** Recorded information **
* * *

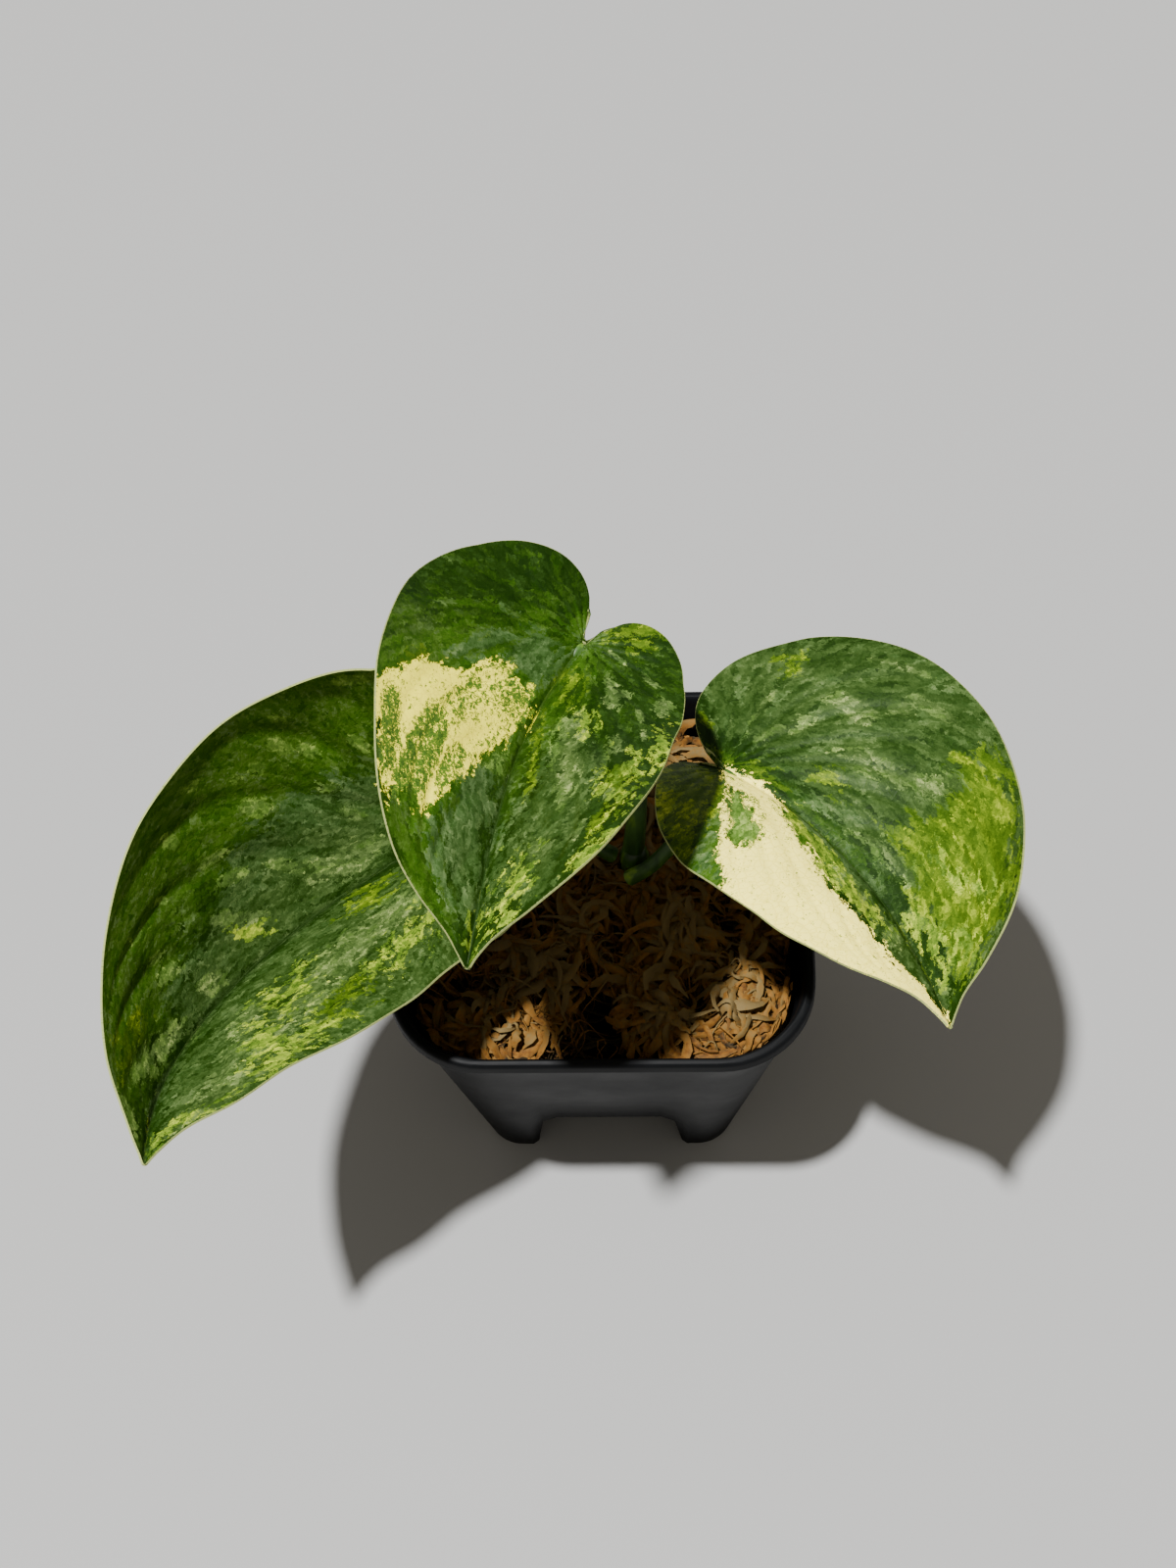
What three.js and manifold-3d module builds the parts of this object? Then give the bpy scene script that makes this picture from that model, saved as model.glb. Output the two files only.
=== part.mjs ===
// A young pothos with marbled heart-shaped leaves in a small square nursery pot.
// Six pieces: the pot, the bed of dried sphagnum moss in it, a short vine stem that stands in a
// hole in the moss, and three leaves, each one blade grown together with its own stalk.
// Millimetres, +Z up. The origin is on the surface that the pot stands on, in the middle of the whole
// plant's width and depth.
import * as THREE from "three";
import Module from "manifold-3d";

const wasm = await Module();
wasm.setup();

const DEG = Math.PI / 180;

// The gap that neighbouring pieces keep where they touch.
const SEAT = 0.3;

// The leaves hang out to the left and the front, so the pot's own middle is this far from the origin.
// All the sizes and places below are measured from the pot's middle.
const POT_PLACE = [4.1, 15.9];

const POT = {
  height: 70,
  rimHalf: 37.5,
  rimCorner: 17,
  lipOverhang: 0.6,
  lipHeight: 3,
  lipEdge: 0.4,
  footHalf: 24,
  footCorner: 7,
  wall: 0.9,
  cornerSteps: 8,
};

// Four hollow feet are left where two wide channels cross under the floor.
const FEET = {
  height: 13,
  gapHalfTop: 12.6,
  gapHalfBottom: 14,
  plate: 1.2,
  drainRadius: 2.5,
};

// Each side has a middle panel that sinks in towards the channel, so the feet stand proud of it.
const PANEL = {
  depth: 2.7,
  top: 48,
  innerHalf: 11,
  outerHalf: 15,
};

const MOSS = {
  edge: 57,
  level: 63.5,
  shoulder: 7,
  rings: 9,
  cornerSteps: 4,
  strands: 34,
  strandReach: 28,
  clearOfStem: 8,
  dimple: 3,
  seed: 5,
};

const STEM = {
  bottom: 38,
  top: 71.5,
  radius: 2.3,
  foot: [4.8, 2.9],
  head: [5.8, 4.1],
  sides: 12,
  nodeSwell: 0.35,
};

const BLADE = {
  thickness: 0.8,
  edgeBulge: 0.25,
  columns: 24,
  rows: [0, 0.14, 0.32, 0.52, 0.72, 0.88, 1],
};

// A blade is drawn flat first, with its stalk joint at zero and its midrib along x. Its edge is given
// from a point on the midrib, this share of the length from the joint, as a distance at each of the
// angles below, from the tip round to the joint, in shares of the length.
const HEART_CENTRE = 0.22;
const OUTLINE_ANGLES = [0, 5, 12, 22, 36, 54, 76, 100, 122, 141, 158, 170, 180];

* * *

Where a line holds the string "this", copy that line.

What three.js and manifold-3d module builds the parts of this object? Then give the bpy scene script that makes this picture from that model, saved as model.glb. Output the two files only.
// The leaves hang out to the left and the front, so the pot's own middle is this far from the origin.
// from a point on the midrib, this share of the length from the joint, as a distance at each of the